最近日子过得就像被开水煮过的杨梅,乏味极了。其实这种状态是一个文人最不能忍受的,在写作时,不管你想表达些什么,总得通过想象来完成。想象出来的东西尽管看上去很美,不过这就像用了特技的电影,或多或少还是会给观众一些不真实的感受。
我其实是对什么看不惯的现象都想批判一番的,想而已。而等到自己真正诉诸笔墨时,才发现言论自由其实是停留在口头上的,好比浪子嘴里的回头。前几天由于个人对现代诗歌方面的一些偏见,在烟雨红尘引来了一场不大不小的笔战,尤为壮观。发过的几篇牢骚之文,由于满纸火药味,引来许多编辑的箴言。可是像这种无关名利的战争不像梅子黄时的雨,一来就会持续几个月。在双方都以为会被时间冲淡的一抹硝烟,还真的就在这不知不觉中散尽了,换来的又是一场和平。
中午突然得知小谢飞刀在烟雨又遇上一档子与我一样的遭遇,这使我觉得每一个真正有思想的文学爱好者其实是很困难的。经济上的困难我们当然可以通过借贷来解决,而思想交流方面的碰撞带来的困难,可不是一借一还的交易那么简单了。就像求爱时我们不可以强迫别人暂时接受,而后在别人爱意充裕时再退还一样。因而这种分歧和隔阂永远就是文化的悲哀。于此,最伟大的英雄和最低贱的败类完全平等;最富有的权贵和最贫寒的乞丐也一视同仁。
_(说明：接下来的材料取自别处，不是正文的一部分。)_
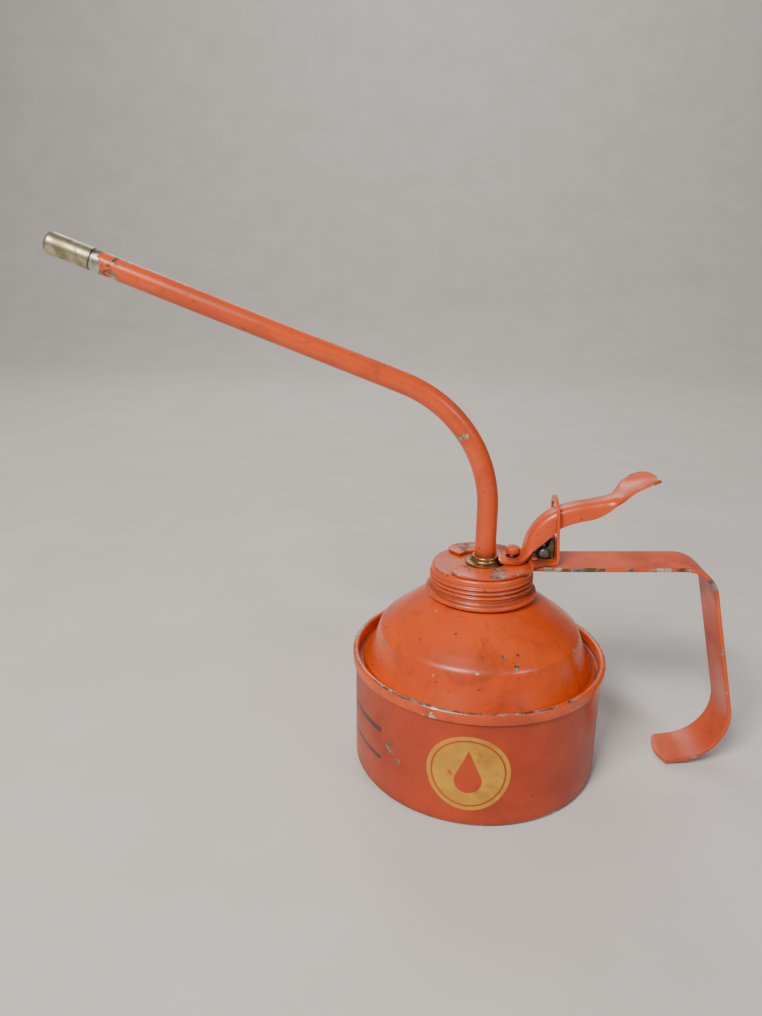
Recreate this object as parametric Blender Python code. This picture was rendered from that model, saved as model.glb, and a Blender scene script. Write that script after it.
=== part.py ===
"""Handy pump oiler: a small drum can with a screw-off pump head, a long bent spout, a thumb lever and a
strap handle.

Frame: origin on the can's axis at the base, +X towards the handle, spout towards -X, +Z up. Metres.
"""

import math

import bmesh
import bpy
from mathutils import Matrix, Vector

# Clearances
GAP = 0.0003                    # between pieces that touch or are joined
RUN = 0.0003                    # radial running clearance
SEAT_GAP = 0.00015              # ball to its conical seat

# Can body
DRUM_R = 0.0488                 # outer radius of the drum wall
DRUM_SHEET = 0.0004
DRUM_CORNER_R = 0.0018
SEAM_R = DRUM_R + 0.0012        # outer radius of the rolled seam
SEAM_TOP_Z = 0.04735
SEAM_HEIGHT = 0.00435
SEAM_ROUND = 0.0011
DOME_SHEET = 0.0005
CHANNEL_DEPTH = 0.00475         # from the seam's top to the channel's floor
CHANNEL_IN_R = DRUM_R - 0.0035  # where the shoulder wall meets the channel floor
CHANNEL_ROUND = 0.0018          # fillet from the shoulder wall to the channel floor
CHUCK_ROUND = 0.0008            # fillet from the channel floor to the seam
SHOULDER_R = DRUM_R - 0.0097
SHOULDER_Z = 0.0573
SHOULDER_ROUND = 0.0045
WALL_R = DRUM_R - 0.0072        # where the shoulder's wall starts to flare
WALL_Z = 0.0502
WALL_ROUND = 0.0200
CROWN_Z = 0.0664
CROWN_ROUND = 0.1200
NECK_HOLE_Z = 0.0722

# Neck and cap
NECK_IN_R = 0.0171
NECK_WALL = 0.0006
NECK_HOLE_R = NECK_IN_R + NECK_WALL + 0.0005
NECK_FLARE = 0.0035             # how far the neck spreads under the dome
NECK_TOP_Z = 0.0813
CROWN_SHARE = 0.46890           # of the way from the neck's hole to the shoulder
CROWN_R = NECK_HOLE_R + CROWN_SHARE * (SHOULDER_R - NECK_HOLE_R)
THREAD_PITCH = 0.00175
NECK_THREAD = 0.0007            # height of the neck's thread
CAP_TOP_Z = 0.0834
CAP_SHEET = 0.0008
CAP_WALL_IN_R = NECK_IN_R + 0.0016
CAP_R = CAP_WALL_IN_R + 0.0006
CAP_THREAD = 0.0007             # height of the cap's rolled thread
CAP_EDGE_R = 0.0015
BEAD_R = 0.00110                # radius of the curl round the cap's lower edge
BEAD_CENTRE_R = CAP_R + 0.00105
BEAD_Z = 0.07295
WASHER_THICK = 0.0007

# Spout
SPOUT_X = 0.0011
SPOUT_R = 0.0040
SPOUT_WALL = 0.0007
SPOUT_STRAIGHT_Z = 0.1050       # height at which the bend starts
SPOUT_BEND_R = 0.0507
SPOUT_BEND = math.radians(69.16)
SPOUT_RUN = 0.1338              # from the end of the bend to the tip
NOZZLE_LENGTH = 0.0170
NOZZLE_HOLE_R = 0.0010
NOZZLE_ROUND = 0.0016
COLLAR_FLANGE_R = 0.0076
COLLAR_R = 0.0051
COLLAR_FLANGE = 0.0008
COLLAR_HEIGHT = 0.0030

# Handle strap
STRAP_WIDTH = 0.0182
STRAP_SHEET = 0.0017
STRAP_START_X = 0.0178
STRAP_SAG_X = 0.0320            # where the top run starts to rise gently towards the knee
STRAP_SAG_R = 0.0600
STRAP_KNEE_X = 0.0860           # corner above the grip, at the strap's outer face
STRAP_KNEE_Z = 0.0867
STRAP_KNEE_R = 0.0139
STRAP_HEEL_X = 0.1052           # corner below the grip, at the strap's outer face
STRAP_HEEL_Z = 0.0060
STRAP_HEEL_R = 0.0207
STRAP_TIP_X = 0.0776
STRAP_TIP_Z = 0.00085
STRAP_TIP_BOW = 0.0024

# Widths of the thumb lever, which the bracket's slot also follows
LEVER_HALF = 0.0050
FOOT_HALF = 0.0064
PAD_HALF = 0.0082

# Lever bracket
BRACKET_SHEET = 0.0010
BRACKET_R = CAP_R - 0.0003
BRACKET_IN_R = 0.0097
ARM_END_ANGLE = math.radians(123)
ARM_ROOT_ANGLE = math.radians(45)
MOUTH = [(-0.0084, 0.0058), (-0.0118, 0.0098), (-0.0124, 0.0126)]
STEP_X = 0.0164                 # where the plate steps up over the strap
UPRIGHT_X = 0.0273
UPRIGHT_SHEET = 0.0011
UPRIGHT_HALF = LEVER_HALF + 0.0025
UPRIGHT_TOP_Z = 0.1110
UPRIGHT_LEAN = 0.0015           # how far the top leans towards the spout
SLOT_HALF = LEVER_HALF + 0.0005
SLOT_LOW_Z = 0.0943
SLOT_HIGH_Z = 0.1082
SLOT_ROUND = 0.0030

RIVET_X = 0.0194
RIVET_Y = 0.0046
RIVET_R = 0.0008
RIVET_HEAD_R = 0.0013
RIVET_HEAD = 0.0007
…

而在悲哀这大家庭中,这种悲哀就像一个独身子女,地位又是尤为特殊的。文化发展得动力、意识进步的催化,都是基于这个缘起。没有分歧就没有论辩,没有论辩当然就不会有对错、高下、美丑之分,而没有这些分别,我们的文化永远就会是一谭死水,最鲜活灵动的鱼儿都会在漫漫的死寂中窒息。恰恰相反,这些不同在带给我们醉心熔骨似的热烈的同时,也会带来温存似的软和,最含羞的花苞就此开放。所以我说文学或者文化领域是不需要实现绝对“共和国”的。
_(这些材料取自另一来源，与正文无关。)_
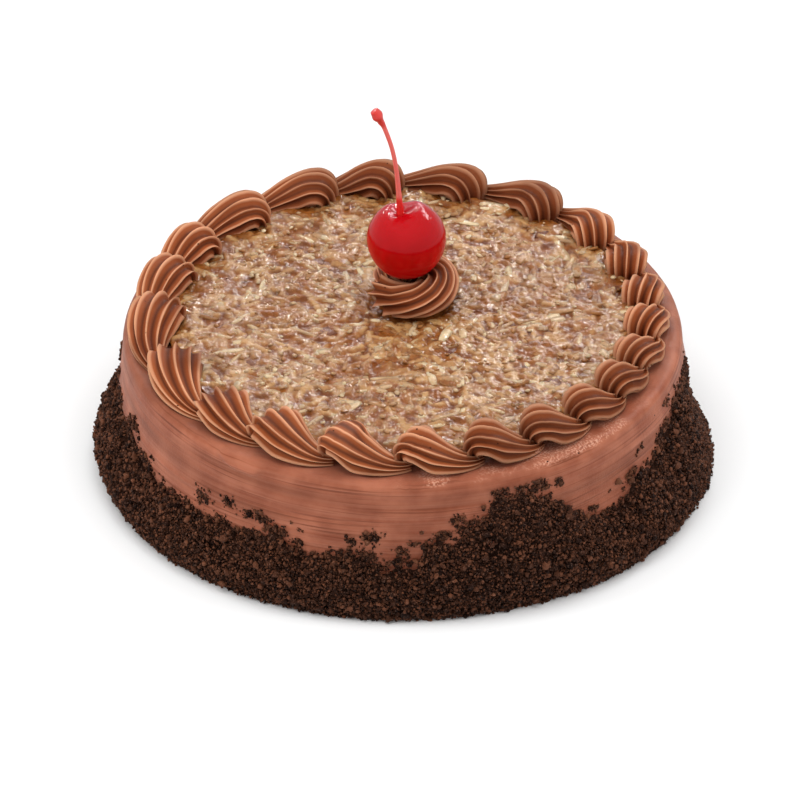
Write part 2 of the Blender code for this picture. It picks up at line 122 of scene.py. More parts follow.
# Coconut and pecan topping
TOPPING_BASE = 57.0 * MM
TOPPING_RADIUS = 90.0 * MM
TOPPING_CENTRE = (0.5 * MM, 2.0 * MM)
TOPPING_THICKNESS = 2.6 * MM
TOPPING_BUMPS = 0.8 * MM
TOPPING_SPOKES = 580
TOPPING_RINGS = 160
GLAZE_GRID = 0.4 * MM                # of the map that tells how the glaze lies over the shreds
SHREDS = 2300
SHRED_LENGTHS = (3.0 * MM, 12.5 * MM)
SHRED_WIDTHS = (1.5 * MM, 3.8 * MM)
SHRED_THICKNESSES = (0.7 * MM, 1.2 * MM)
FLAKES = 500
FLAKE_SIZES = (0.5 * MM, 1.2 * MM)
PECANS = 48
PECAN_SIZES = (1.2 * MM, 3.2 * MM)

# Rosette, cherry and stem
ROSETTE_BASE = 59.6 * MM
ROSETTE_CENTRE = (3.0 * MM, 14.5 * MM)
ROSETTE_RADIUS = 18.6 * MM
ROPE_HALF_WIDTH = 7.6 * MM
ROPE_HEIGHT = 14.0 * MM
ROPE_RISE = 2.6 * MM                 # of the rim, from its low side to its high side
ROPE_HIGH_SIDE = 20.0                # degrees
ROPE_START = 194.0                   # degrees
ROPE_TURN = 372.0                    # degrees
ROPE_TWIST = 300.0                   # degrees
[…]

至于文人之间的争论,在我看来应该分为两种情况。当与对手面对面时,我是绝对会保持君子风范的,待人接物都与一般无二;但是诉诸文笔,尽管我心软、口软,但是我的手不会软、笔头不会软。毕竟杂文所要的不是春花秋月的浪漫,也不是耳鬓厮磨的缠绵;而是指出别人硬伤时的一针见血、一言九鼎。其实很多人都只是打着“以文会友”的招牌,殊不知真正的题中应有之义应该是恳切地交换和互动。既然是恳切,我们又何必又隔靴瘙痒呢?这种不痒不痛的礼遇实在就像毒性大发的吸毒分子只闻到一丝白粉的残香一样难受。
我想,具有真正文学良心和鉴赏力的文人墨客,应该像严正的科学家一样,尽量做到避免泛论、概括,毕竟像这类高帽子文章像一张空头支票一样,是没有任何意义的。即使是骂人,也得有理有据!